The structural traits are assigned letters for each trait/major category.
E for excellent is the highest grade- 90% or higher of ideal
V or VG for very good 85%- 89%
+ for Good plus 80% - 84%
A for acceptable 70%-79%
F for fair 60-69%
P for poor- less than 60%

So an EEEE would be the highest possible score. 


That is how one goat with more +'s than V's can score over a goat with more V's than +'s. The one goats +'s might be bordering a V, while the other goats V's could be just barely above the + designation. 


Does that help at all?


----------



## GoatMama123 (Sep 9, 2015)

Yes...

So I dealing just always look for an EEEE buck with the highest score you can find


----------



## GoatMama123 (Sep 9, 2015)

She was bred to a buck before I bought her and just kidded. The bucks dam was 86 and sire was 82. So I probably shouldn't expect improvement from this new doeling correct?


----------



## nicolemackenzie (Dec 27, 2014)

Depends on if his good qualities complement your does shortcomings.

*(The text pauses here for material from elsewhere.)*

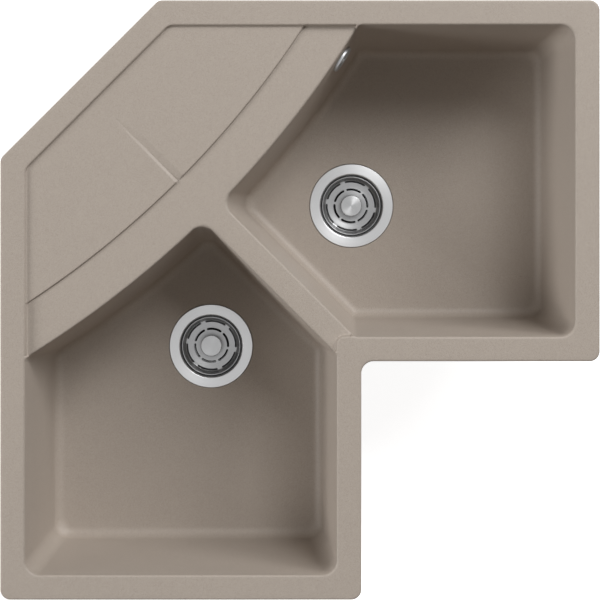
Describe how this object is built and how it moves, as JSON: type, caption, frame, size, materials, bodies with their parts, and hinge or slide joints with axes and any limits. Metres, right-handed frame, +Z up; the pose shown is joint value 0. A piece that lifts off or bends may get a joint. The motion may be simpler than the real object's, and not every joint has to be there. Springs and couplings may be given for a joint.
{
  "type": "corner kitchen sink",
  "caption": "L-shaped corner kitchen sink in speckled granite composite, with two bowls, a corner drainer, basket strainer wastes, an overflow and fixing clips.",
  "frame": {"origin": "on the rim's flat underside, which is the worktop's top surface, at the inner corner of the L where the user stands", "axes": "+Z up out of the worktop; +X towards the end of the leg with the overflow, along one room wall; +Y towards that wall; the line x = -y is the casting's mirror line, with the drainer at -X +Y"},
  "size_m": [0.83, 0.83, 0.3025],
  "materials": {
    "granite_composite": "fine matt speckle, warm grey-brown",
    "brushed_steel": "brushed in rings round the drain's axis",
    "chrome": "polished chrome plate",
    "black_rubber": "matt black rubber",
    "white_plastic": "moulded white plastic",
    "grey_hose": "ribbed pale grey plastic",
    "zinc_plated_steel": "dull zinc plate",
    "brass_insert": "turned brass"
  },
  "bodies": {
    "root": {"sink_body": "granite_composite", "right_waste_flange": "brushed_steel", "right_flange_seal": "black_rubber", "right_waste_gasket": "black_rubber", "right_waste_body": "white_plastic", "right_waste_screw": "brushed_steel", "right_outlet_nut": "white_plastic", "right_outlet_washer": "black_rubber", "left_waste_flange": "brushed_steel", "left_flange_seal": "black_rubber", "left_waste_gasket": "black_rubber", "left_waste_body": "white_plastic", "left_waste_screw": "brushed_steel", "left_outlet_nut": "white_plastic", "left_outlet_washer": "black_rubber", "overflow_rosette": "chrome", "overflow_screw": "chrome", "overflow_gasket": "black_rubber", "overflow_elbow": "white_plastic", "overflow_hose": "grey_hose", "hose_clamp_upper": "zinc_plated_steel", "hose_clamp_lower": "zinc_plated_steel", "clip_1_insert": "brass_insert", "clip_2_insert": "brass_insert", "clip_3_insert": "brass_insert", "clip_4_insert": "brass_insert", "clip_5_insert": "brass_insert", "clip_6_insert": "brass_insert"},
    "right_stopper": {"right_stopper_seal": "black_rubber"},
    "right_basket": {"right_basket": "brushed_steel", "right_basket_knob": "brushed_steel", "right_basket_stem": "white_plastic"},
    "left_stopper": {"left_stopper_seal": "black_rubber"},
    "left_basket": {"left_basket": "brushed_steel", "left_basket_knob": "brushed_steel", "left_basket_stem": "white_plastic"},
    "clip_1_screw": {"clip_1_screw": "zinc_plated_steel"},
    "clip_1_claw": {"clip_1_claw": "zinc_plated_steel"},
    "clip_2_screw": {"clip_2_screw": "zinc_plated_steel"},
    "clip_2_claw": {"clip_2_claw": "zinc_plated_steel"},
    "clip_3_screw": {"clip_3_screw": "zinc_plated_steel"},
    "clip_3_claw": {"clip_3_claw": "zinc_plated_steel"},
    "clip_4_screw": {"clip_4_screw": "zinc_plated_steel"},
    "clip_4_claw": {"clip_4_claw": "zinc_plated_steel"},
    "clip_5_screw": {"clip_5_screw": "zinc_plated_steel"},
    "clip_5_claw": {"clip_5_claw": "zinc_plated_steel"},
    "clip_6_screw": {"clip_6_screw": "zinc_plated_steel"},
    "clip_6_claw": {"clip_6_claw": "zinc_plated_steel"}
  },
  "joints": [
    {"name": "right_basket_lift", "type": "slide", "parent": "root", "child": "right_stopper", "axis": [0, 0, 1], "range_m": [0, 0.26]},
    {"name": "right_basket_turn", "type": "hinge", "parent": "right_stopper", "child": "right_basket", "pos_m": [-0.0055, 0.2168, -0.205], "axis": [0, 0, 1], "continuous": true},
    {"name": "left_basket_lift", "type": "slide", "parent": "root", "child": "left_stopper", "axis": [0, 0, 1], "range_m": [0, 0.26]},
    {"name": "left_basket_turn", "type": "hinge", "parent": "left_stopper", "child": "left_basket", "pos_m": [-0.2168, 0.0055, -0.205], "axis": [0, 0, 1], "continuous": true},
    {"name": "clip_1_tighten", "type": "slide", "parent": "root", "child": "clip_1_screw", "axis": [0, 0, 1], "range_m": [0, 0.022]},
    {"name": "clip_1_swing", "type": "hinge", "parent": "clip_1_screw", "child": "clip_1_claw", "pos_m": [0.03, 0.48, -0.072], "axis": [0, 0, 1], "range_deg": [0, 90]},
    {"name": "clip_2_tighten", "type": "slide", "parent": "root", "child": "clip_2_screw", "axis": [0, 0, 1], "range_m": [0, 0.022]},
    {"name": "clip_2_swing", "type": "hinge", "parent": "clip_2_screw", "child": "clip_2_claw", "pos_m": [-0.48, -0.03, -0.072], "axis": [0, 0, 1], "range_deg": [0, 90]},
    {"name": "clip_3_tighten", "type": "slide", "parent": "root", "child": "clip_3_screw", "axis": [0, 0, 1], "range_m": [0, 0.022]},
    {"name": "clip_3_swing", "type": "hinge", "parent": "clip_3_screw", "child": "clip_3_claw", "pos_m": [0.31, 0.235, -0.072], "axis": [0, 0, 1], "range_deg": [0, 90]},
    {"name": "clip_4_tighten", "type": "slide", "parent": "root", "child": "clip_4_screw", "axis": [0, 0, 1], "range_m": [0, 0.022]},
    {"name": "clip_4_swing", "type": "hinge", "parent": "clip_4_screw", "child": "clip_4_claw", "pos_m": [-0.235, -0.31, -0.072], "axis": [0, 0, 1], "range_deg": [0, 90]},
    {"name": "clip_5_tighten", "type": "slide", "parent": "root", "child": "clip_5_screw", "axis": [0, 0, 1], "range_m": [0, 0.022]},
    {"name": "clip_5_swing", "type": "hinge", "parent": "clip_5_screw", "child": "clip_5_claw", "pos_m": [0.19, 0.02, -0.072], "axis": [0, 0, 1], "range_deg": [0, 90]},
    {"name": "clip_6_tighten", "type": "slide", "parent": "root", "child": "clip_6_screw", "axis": [0, 0, 1], "range_m": [0, 0.022]},
    {"name": "clip_6_swing", "type": "hinge", "parent": "clip_6_screw", "child": "clip_6_claw", "pos_m": [-0.02, -0.19, -0.072], "axis": [0, 0, 1], "range_deg": [0, 90]}
  ]
}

If they both are less than ideal in the same categories than the kids likely will be too. But if the buck is weak where your doe is strong and strong where she is weak you could get improvement.

Some really nice animals don't always reproduce themselves well.

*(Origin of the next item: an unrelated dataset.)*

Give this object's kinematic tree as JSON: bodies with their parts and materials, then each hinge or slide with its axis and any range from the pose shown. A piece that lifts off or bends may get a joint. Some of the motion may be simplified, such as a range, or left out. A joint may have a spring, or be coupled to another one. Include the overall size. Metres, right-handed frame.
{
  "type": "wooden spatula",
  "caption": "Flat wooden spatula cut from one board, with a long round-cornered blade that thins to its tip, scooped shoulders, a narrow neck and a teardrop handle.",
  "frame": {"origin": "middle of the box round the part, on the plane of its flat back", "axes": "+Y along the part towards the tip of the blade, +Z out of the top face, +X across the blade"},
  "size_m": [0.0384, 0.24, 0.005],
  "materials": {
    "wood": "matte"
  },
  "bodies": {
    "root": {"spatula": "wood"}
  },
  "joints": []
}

So judge this doeling on her own merits. Choose the best buck you can going forward. One that complements what you have to aim for improvement.


----------



## GoatMama123 (Sep 9, 2015)

For instance both of the bucks sire's parents were Eee(v)91amd but their buck only scored 82. The buck that was used is young and had not been appraised yet...his dam scored 86 and his sore was the 82


----------



## Cadence (Jul 20, 2013)

GoatMama123 said:


> Yes...
> 
> So I dealing just always look for an EEEE buck with the highest score you can find


Bucks can only be EEE they have no mammary score :-D


----------



## GoatMama123 (Sep 9, 2015)

Oh I thought maybe they just inherited their dam's mammary score.


----------